%%

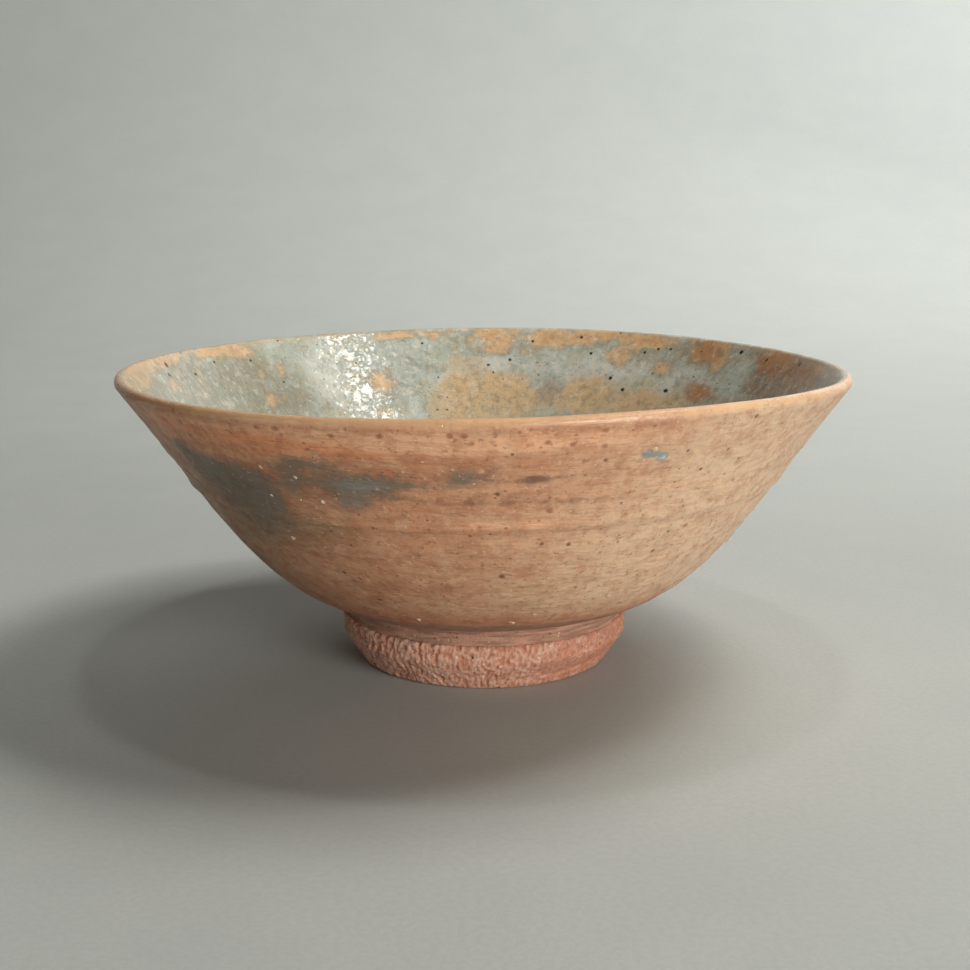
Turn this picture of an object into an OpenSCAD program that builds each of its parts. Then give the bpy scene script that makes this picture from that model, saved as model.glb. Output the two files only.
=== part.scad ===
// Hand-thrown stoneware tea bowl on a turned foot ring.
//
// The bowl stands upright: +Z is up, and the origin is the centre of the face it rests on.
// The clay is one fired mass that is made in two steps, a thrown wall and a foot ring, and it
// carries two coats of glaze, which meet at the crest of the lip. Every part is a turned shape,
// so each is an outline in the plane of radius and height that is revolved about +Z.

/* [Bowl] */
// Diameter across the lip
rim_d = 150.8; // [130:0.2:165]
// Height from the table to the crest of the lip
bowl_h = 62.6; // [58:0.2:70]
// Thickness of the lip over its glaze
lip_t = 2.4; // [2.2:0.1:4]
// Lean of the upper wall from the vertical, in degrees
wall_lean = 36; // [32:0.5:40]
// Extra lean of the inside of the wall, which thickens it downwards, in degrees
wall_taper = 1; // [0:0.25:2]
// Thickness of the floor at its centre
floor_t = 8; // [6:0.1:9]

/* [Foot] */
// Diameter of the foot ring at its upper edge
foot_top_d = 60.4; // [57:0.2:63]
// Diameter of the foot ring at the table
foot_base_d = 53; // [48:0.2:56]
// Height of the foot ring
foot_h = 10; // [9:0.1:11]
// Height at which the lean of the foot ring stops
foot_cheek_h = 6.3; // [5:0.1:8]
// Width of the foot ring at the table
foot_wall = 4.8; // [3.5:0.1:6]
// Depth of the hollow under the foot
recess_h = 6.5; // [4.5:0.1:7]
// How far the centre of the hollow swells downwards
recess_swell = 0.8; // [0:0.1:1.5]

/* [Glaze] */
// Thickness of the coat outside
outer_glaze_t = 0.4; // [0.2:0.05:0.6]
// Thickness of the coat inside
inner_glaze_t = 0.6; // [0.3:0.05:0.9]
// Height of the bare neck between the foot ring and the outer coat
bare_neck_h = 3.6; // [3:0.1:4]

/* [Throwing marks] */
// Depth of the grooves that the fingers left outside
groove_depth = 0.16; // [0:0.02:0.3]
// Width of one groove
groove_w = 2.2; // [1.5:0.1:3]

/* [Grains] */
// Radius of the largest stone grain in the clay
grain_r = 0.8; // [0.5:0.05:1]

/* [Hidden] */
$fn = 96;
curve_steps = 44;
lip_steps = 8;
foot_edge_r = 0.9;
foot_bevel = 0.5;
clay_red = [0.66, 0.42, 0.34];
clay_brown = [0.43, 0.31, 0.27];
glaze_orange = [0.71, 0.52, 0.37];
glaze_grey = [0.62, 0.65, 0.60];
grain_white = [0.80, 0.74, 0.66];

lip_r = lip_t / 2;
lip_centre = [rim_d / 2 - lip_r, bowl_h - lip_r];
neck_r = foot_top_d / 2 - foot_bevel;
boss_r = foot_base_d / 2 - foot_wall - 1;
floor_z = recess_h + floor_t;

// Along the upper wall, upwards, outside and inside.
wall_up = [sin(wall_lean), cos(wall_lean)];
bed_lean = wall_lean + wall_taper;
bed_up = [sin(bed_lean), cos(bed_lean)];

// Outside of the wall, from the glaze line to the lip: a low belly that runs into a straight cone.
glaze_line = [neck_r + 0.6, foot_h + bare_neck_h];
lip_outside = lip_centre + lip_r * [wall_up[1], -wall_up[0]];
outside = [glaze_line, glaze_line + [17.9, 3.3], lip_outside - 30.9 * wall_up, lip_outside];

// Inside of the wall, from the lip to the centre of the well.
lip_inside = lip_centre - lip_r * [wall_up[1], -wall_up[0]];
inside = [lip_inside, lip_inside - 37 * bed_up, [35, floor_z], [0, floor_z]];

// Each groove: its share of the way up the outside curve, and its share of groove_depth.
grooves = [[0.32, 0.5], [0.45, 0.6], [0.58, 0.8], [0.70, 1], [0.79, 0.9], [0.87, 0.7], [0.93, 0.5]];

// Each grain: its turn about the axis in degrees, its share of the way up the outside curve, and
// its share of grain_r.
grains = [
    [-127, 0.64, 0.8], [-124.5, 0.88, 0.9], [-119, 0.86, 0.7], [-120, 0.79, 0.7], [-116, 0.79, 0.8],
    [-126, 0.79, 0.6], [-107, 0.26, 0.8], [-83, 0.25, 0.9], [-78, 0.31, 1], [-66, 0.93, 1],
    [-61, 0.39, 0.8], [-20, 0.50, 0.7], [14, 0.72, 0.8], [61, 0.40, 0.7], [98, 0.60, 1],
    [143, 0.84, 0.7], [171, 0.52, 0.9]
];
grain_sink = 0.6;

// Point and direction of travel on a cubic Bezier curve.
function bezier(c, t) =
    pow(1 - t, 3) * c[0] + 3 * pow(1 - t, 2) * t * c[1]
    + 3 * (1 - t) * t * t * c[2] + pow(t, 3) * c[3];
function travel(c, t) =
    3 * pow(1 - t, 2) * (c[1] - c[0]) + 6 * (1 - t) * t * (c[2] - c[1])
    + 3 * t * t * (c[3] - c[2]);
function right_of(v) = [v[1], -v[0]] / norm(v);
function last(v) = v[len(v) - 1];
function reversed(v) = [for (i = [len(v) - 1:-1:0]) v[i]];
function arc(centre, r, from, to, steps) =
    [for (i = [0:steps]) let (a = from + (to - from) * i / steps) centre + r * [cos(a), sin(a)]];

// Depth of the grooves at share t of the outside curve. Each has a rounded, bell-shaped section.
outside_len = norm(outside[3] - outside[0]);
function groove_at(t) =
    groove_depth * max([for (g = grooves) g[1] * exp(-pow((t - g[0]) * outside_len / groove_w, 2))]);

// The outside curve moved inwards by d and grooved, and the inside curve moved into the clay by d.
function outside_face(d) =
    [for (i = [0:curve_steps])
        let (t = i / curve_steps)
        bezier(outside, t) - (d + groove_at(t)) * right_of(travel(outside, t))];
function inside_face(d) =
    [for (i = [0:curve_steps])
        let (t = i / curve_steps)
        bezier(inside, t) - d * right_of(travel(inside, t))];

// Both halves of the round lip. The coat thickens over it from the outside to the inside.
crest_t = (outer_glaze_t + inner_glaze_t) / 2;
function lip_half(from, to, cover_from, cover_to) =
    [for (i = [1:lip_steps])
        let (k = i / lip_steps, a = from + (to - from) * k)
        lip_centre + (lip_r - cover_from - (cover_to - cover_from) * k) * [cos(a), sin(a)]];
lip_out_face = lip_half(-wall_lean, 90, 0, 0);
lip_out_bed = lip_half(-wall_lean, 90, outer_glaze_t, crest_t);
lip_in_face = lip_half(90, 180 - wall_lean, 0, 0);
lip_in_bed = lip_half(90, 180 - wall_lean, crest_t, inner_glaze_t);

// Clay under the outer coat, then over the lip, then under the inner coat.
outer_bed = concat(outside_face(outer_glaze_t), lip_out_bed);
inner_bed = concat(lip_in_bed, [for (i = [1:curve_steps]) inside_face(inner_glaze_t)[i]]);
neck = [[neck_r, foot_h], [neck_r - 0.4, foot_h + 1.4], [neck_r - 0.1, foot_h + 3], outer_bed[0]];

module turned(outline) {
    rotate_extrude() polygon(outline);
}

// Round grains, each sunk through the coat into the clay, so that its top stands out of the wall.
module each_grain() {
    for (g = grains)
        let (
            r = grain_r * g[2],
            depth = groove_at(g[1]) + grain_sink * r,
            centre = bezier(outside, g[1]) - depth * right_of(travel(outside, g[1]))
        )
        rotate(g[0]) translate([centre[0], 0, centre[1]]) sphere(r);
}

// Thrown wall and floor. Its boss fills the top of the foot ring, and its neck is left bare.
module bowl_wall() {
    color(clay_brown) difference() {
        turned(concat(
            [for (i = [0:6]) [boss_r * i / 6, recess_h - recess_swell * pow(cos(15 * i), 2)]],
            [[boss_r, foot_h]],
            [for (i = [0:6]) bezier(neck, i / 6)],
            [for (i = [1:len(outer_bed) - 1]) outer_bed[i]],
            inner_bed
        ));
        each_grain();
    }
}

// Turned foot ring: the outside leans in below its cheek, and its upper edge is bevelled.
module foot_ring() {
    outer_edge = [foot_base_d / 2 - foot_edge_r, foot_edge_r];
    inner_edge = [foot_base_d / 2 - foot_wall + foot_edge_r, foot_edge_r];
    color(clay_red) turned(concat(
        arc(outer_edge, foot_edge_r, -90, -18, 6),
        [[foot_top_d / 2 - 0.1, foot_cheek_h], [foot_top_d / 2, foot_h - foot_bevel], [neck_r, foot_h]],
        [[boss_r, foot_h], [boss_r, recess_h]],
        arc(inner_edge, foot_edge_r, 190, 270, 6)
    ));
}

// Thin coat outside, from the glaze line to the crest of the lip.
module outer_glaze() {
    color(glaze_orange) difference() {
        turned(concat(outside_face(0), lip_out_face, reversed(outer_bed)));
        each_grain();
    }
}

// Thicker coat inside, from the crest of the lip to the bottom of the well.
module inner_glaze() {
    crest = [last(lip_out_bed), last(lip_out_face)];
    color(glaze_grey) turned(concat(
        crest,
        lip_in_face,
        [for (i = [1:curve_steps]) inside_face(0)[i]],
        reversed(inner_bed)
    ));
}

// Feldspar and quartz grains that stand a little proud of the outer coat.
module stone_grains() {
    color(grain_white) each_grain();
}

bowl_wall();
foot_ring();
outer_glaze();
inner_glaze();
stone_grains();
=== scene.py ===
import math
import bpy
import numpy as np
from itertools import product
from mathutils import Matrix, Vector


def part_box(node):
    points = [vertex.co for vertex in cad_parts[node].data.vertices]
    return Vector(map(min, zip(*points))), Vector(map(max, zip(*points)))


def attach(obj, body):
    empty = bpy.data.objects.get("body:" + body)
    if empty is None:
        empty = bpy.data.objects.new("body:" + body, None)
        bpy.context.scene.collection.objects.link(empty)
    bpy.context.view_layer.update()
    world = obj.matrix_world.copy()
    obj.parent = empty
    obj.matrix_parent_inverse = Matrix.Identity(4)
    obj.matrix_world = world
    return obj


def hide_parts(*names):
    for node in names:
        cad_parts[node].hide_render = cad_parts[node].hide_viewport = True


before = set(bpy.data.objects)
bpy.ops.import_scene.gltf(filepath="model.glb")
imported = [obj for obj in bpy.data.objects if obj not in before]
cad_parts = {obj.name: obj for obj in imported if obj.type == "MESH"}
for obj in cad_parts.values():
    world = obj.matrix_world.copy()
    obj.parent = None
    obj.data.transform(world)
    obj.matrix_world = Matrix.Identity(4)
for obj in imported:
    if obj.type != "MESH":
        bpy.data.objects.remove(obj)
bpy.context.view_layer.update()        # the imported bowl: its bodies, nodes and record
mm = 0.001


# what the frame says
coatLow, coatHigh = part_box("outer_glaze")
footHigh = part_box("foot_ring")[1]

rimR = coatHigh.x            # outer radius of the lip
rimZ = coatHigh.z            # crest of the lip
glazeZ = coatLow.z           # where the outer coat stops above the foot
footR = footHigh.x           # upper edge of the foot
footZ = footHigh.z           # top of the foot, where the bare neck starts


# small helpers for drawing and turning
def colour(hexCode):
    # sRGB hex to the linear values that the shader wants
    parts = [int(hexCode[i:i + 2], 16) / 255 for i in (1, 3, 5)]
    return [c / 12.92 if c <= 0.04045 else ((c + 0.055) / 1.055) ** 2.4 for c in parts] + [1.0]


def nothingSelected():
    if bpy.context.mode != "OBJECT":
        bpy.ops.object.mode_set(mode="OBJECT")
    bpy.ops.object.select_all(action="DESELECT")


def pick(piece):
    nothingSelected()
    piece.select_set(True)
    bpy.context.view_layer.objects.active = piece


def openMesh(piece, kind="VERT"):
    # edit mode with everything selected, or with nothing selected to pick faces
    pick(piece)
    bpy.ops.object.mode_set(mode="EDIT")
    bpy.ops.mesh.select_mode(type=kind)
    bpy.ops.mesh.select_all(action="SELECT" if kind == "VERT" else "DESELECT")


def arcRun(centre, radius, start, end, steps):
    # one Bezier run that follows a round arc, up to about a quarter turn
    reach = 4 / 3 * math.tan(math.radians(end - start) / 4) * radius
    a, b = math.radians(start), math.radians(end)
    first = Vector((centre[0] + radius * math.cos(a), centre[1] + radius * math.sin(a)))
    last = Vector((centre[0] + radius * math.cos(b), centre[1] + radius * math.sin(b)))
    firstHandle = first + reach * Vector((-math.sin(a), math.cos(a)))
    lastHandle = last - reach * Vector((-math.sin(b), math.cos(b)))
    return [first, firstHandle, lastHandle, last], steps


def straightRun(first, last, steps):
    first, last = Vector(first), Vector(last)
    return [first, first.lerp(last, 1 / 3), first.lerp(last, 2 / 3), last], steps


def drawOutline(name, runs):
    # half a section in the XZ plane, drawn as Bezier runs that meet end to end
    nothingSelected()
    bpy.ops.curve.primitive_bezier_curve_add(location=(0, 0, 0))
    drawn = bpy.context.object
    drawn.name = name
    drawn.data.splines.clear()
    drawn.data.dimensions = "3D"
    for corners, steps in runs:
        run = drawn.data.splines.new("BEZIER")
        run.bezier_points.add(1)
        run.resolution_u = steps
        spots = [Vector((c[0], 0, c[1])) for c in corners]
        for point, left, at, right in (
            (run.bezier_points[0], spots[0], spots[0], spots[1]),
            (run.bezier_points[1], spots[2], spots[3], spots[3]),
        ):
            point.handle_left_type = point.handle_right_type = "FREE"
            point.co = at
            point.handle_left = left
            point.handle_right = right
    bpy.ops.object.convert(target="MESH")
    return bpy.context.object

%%

EXERCISE DIRECTIONS » The lines to quote run from the one containing "the outer coat." to the one containing "footZ = footHigh.z". Quote them exactly, with both of those lines, and nothing else.

WRITTEN REPLY »
// Feldspar and quartz grains that stand a little proud of the outer coat.
module stone_grains() {
    color(grain_white) each_grain();
}

bowl_wall();
foot_ring();
outer_glaze();
inner_glaze();
stone_grains();
=== scene.py ===
import math
import bpy
import numpy as np
from itertools import product
from mathutils import Matrix, Vector


def part_box(node):
    points = [vertex.co for vertex in cad_parts[node].data.vertices]
    return Vector(map(min, zip(*points))), Vector(map(max, zip(*points)))


def attach(obj, body):
    empty = bpy.data.objects.get("body:" + body)
    if empty is None:
        empty = bpy.data.objects.new("body:" + body, None)
        bpy.context.scene.collection.objects.link(empty)
    bpy.context.view_layer.update()
    world = obj.matrix_world.copy()
    obj.parent = empty
    obj.matrix_parent_inverse = Matrix.Identity(4)
    obj.matrix_world = world
    return obj


def hide_parts(*names):
    for node in names:
        cad_parts[node].hide_render = cad_parts[node].hide_viewport = True


before = set(bpy.data.objects)
bpy.ops.import_scene.gltf(filepath="model.glb")
imported = [obj for obj in bpy.data.objects if obj not in before]
cad_parts = {obj.name: obj for obj in imported if obj.type == "MESH"}
for obj in cad_parts.values():
    world = obj.matrix_world.copy()
    obj.parent = None
    obj.data.transform(world)
    obj.matrix_world = Matrix.Identity(4)
for obj in imported:
    if obj.type != "MESH":
        bpy.data.objects.remove(obj)
bpy.context.view_layer.update()        # the imported bowl: its bodies, nodes and record
mm = 0.001


# what the frame says
coatLow, coatHigh = part_box("outer_glaze")
footHigh = part_box("foot_ring")[1]

rimR = coatHigh.x            # outer radius of the lip
rimZ = coatHigh.z            # crest of the lip
glazeZ = coatLow.z           # where the outer coat stops above the foot
footR = footHigh.x           # upper edge of the foot
footZ = footHigh.z           # top of the foot, where the bare neck starts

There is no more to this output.